The site is still vulnerable to further undetected cracks in the concrete (as happened in early December for example) or very heavy rain (though the plant withstood Typhoon Songda in late May) but there is now storage space for about 170,000 tonnes of contaminated water and the decontamination process is running at a maximum of about 12,000 tonnes per day. Work has also started on deep walls to prevent contamination getting into groundwater and then into water supplies.

Offsite, decontamination has begun by using pressure hoses on roads and buildings, clearing drains and guttering, cutting back vegetation and, in cases such as school play areas, removing topsoil to reduce doses. Some 220,000 people were screened for radiation without any cause for concern being uncovered. Two workers on site did receive doses above 600 millisieverts (natural radiation gives us typically about 2.5mSv per year; more than 1,000mSv is needed to induce non-fatal radiation sickness).

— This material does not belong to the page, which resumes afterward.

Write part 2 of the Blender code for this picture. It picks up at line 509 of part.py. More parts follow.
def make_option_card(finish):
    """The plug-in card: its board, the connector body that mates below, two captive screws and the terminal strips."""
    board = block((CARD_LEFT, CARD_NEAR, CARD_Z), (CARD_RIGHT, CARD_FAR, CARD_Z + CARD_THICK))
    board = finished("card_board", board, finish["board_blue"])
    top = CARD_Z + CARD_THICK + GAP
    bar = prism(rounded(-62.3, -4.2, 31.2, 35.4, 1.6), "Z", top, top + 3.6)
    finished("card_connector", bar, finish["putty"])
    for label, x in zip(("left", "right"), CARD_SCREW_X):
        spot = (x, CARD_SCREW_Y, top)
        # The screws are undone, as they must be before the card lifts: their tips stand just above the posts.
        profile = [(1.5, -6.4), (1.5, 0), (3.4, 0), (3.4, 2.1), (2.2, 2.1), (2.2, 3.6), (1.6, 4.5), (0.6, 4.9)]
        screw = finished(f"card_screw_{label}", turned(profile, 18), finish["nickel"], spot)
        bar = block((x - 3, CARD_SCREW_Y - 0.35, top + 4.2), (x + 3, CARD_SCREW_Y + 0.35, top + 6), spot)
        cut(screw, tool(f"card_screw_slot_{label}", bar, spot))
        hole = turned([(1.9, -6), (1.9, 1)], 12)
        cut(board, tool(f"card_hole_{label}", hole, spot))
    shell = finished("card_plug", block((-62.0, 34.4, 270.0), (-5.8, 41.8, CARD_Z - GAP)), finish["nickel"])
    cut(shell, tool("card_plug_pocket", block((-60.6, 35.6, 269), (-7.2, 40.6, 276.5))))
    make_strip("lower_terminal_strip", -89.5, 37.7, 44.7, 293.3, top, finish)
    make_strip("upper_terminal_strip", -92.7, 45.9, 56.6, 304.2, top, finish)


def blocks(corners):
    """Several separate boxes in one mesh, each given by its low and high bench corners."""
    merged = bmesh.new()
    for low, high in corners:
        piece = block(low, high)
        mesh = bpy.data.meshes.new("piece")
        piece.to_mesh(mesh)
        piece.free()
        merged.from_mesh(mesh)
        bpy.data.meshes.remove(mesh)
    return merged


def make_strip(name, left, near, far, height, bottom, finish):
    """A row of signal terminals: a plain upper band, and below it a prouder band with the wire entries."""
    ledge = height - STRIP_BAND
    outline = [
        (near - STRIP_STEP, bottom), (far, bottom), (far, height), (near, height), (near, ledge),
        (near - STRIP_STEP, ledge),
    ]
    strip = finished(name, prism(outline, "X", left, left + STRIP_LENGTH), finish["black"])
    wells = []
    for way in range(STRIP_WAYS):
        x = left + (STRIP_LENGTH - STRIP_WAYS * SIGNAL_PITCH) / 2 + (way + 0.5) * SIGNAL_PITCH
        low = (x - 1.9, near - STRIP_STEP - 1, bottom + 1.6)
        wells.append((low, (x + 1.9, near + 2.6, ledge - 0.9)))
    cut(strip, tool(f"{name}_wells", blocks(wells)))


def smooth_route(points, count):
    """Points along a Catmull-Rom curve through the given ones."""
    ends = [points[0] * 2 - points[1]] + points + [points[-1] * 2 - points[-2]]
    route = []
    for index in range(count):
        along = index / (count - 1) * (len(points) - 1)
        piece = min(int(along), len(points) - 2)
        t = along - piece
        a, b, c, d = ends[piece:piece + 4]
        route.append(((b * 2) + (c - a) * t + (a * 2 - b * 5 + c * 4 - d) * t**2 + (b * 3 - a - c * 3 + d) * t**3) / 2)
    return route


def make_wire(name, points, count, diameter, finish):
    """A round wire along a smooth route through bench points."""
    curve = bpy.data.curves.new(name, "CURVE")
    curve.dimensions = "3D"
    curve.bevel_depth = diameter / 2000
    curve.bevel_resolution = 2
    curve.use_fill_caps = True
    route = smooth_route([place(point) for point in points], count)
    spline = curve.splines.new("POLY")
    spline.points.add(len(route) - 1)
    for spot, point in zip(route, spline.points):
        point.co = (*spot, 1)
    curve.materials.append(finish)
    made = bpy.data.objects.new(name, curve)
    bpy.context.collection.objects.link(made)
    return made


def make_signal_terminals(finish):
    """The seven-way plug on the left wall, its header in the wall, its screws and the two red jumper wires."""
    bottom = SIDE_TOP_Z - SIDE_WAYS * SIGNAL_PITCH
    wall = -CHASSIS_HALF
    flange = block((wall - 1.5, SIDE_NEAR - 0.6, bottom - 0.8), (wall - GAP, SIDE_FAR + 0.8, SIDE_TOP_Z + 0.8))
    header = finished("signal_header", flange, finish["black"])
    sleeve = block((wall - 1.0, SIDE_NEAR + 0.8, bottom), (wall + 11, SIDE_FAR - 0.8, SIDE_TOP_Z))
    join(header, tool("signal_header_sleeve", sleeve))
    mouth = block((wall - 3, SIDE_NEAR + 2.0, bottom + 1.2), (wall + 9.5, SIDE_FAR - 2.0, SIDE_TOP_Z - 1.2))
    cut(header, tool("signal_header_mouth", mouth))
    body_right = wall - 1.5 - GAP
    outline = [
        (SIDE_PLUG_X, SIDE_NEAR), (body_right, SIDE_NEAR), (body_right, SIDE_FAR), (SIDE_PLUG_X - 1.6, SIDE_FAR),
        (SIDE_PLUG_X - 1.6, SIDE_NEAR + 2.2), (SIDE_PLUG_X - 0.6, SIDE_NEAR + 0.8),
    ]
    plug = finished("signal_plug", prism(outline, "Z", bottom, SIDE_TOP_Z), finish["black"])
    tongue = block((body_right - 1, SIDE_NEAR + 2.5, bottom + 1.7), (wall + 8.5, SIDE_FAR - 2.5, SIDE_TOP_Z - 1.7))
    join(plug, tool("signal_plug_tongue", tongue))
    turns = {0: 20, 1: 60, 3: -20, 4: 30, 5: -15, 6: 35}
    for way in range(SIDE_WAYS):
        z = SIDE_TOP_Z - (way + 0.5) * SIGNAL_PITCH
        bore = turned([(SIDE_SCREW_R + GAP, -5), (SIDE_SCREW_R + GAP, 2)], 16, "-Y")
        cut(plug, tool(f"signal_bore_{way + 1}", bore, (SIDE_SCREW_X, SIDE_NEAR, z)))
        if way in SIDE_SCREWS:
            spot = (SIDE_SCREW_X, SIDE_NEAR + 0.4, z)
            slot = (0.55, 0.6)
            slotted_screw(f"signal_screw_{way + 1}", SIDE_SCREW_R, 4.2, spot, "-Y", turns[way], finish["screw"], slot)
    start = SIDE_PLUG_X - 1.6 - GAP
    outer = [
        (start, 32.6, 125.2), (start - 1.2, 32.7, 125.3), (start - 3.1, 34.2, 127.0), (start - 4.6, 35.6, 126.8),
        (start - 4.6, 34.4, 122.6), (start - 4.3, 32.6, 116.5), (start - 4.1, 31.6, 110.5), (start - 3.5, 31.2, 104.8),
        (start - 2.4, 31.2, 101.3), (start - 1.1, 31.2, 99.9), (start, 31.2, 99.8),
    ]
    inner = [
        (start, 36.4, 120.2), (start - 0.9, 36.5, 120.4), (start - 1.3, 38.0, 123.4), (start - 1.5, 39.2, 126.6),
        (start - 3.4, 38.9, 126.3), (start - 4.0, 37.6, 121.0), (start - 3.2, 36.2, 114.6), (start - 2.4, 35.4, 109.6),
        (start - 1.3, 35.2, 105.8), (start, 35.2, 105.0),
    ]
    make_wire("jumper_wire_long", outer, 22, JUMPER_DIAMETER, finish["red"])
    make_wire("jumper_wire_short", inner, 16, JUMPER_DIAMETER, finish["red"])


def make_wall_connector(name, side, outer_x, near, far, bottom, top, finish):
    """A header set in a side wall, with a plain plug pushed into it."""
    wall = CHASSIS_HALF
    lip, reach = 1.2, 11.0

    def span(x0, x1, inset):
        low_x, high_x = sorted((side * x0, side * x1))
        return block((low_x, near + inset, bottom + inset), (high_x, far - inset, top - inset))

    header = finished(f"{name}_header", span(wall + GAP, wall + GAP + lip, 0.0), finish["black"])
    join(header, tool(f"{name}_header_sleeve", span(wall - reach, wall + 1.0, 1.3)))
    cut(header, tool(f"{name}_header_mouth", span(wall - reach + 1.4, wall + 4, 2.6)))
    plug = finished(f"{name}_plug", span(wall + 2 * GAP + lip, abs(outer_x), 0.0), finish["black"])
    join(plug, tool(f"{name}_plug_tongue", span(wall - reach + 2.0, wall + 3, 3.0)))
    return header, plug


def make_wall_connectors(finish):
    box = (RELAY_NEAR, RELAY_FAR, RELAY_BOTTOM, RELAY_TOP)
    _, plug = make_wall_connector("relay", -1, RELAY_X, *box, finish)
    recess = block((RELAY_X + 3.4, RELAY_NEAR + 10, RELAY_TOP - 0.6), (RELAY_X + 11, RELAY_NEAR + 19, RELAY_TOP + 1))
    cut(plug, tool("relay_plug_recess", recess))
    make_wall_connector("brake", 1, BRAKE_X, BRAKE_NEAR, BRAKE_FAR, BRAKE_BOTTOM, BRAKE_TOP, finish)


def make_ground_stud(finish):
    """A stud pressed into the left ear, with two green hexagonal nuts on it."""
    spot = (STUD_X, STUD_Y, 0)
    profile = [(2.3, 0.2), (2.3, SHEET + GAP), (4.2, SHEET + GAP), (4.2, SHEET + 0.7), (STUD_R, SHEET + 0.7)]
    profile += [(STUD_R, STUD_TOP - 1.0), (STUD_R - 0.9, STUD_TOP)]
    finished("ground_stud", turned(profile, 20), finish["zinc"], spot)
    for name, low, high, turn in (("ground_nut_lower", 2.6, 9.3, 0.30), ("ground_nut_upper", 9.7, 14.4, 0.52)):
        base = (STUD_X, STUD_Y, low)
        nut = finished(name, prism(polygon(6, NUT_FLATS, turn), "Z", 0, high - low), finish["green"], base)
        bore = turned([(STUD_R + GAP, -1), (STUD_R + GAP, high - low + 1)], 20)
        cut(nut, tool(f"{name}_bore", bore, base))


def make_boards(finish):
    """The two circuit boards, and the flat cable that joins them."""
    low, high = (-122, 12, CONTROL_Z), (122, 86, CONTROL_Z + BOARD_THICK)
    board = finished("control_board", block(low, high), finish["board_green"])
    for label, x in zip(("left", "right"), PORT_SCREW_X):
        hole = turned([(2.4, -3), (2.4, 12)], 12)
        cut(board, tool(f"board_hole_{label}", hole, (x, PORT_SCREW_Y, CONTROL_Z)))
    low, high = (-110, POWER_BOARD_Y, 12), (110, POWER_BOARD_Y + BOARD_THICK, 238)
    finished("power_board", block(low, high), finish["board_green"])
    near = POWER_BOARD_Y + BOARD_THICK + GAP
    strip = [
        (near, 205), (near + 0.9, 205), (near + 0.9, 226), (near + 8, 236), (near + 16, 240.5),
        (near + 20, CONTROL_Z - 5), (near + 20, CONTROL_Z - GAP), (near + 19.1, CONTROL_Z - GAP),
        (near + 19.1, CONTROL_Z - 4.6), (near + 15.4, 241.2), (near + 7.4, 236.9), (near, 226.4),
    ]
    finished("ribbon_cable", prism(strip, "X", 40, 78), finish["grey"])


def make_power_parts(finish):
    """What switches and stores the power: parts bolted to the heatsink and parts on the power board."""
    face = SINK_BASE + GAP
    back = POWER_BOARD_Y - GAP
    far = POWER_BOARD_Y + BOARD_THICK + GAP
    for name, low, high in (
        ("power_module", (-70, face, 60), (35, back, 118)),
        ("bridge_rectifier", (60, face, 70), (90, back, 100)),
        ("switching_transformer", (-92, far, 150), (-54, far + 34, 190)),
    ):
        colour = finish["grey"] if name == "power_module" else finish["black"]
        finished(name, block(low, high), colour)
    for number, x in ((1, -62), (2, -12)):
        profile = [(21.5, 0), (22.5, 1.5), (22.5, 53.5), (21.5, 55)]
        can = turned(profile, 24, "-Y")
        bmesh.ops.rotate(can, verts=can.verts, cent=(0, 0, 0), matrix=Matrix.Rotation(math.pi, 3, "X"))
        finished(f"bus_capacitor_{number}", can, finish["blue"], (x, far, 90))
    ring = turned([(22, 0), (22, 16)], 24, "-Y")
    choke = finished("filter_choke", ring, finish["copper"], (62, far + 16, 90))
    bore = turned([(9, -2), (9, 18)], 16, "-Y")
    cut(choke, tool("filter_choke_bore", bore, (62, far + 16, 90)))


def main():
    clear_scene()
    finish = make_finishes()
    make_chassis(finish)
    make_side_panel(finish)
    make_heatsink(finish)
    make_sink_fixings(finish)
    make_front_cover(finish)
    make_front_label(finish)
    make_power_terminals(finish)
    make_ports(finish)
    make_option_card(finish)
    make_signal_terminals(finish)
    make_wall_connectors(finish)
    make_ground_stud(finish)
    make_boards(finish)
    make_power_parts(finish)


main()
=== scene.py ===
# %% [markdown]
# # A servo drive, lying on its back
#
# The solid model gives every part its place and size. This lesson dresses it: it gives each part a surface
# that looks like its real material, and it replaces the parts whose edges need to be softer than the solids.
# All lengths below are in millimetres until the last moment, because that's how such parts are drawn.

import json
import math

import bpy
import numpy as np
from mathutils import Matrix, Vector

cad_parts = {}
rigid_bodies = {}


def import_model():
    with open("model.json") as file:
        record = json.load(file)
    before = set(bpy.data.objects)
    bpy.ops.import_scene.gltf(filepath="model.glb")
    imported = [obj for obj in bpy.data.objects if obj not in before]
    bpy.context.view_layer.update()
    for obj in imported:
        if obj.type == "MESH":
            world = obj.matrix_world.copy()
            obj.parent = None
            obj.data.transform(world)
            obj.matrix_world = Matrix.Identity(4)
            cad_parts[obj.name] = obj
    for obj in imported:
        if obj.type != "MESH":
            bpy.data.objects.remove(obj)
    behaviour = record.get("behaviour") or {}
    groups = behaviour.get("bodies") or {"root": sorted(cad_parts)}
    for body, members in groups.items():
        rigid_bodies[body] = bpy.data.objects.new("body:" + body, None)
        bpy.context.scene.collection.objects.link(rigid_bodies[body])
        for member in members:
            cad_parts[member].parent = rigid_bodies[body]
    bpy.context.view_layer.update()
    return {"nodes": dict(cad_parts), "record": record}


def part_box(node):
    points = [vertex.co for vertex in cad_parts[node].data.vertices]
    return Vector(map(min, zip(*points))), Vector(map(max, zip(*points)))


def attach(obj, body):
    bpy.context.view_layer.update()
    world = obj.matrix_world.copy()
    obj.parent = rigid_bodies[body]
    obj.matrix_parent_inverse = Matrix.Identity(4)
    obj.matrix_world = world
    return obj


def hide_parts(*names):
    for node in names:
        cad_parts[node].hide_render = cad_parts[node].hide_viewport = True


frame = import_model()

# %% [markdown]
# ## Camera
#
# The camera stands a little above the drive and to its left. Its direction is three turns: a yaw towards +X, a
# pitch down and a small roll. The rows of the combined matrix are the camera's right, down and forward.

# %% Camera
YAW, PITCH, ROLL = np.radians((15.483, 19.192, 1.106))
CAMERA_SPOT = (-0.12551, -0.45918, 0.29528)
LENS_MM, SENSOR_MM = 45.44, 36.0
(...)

It now seems that the spent fuel ponds never boiled dry as was feared at the time, and circulating cooling circuits have been restored. The pond in reactor 4 has been buttressed to make sure it would not collapse during a serious aftershock or other challenge. Routine radioactive emissions practically stopped in July - current releases are at less than one millionth the level they were at height of the crisis. However, the danger of occasional leaks remains.

It is realistic to expect, then, that the authorities may start to allow some of the 80,000 evacuees to return permanently at least to some of the less contaminated areas of the 20km exclusion zone; people have been allowed to make short visits to their homes for some months.

The immediate challenges are to find any more cracks that might lead to leakage and to make sure the site is robust against a major aftershock and the forthcoming winter. Site clearance will take decades. But progress has been remarkable over the last months, especially given the backdrop of the devastation caused by the earthquake and tsunami.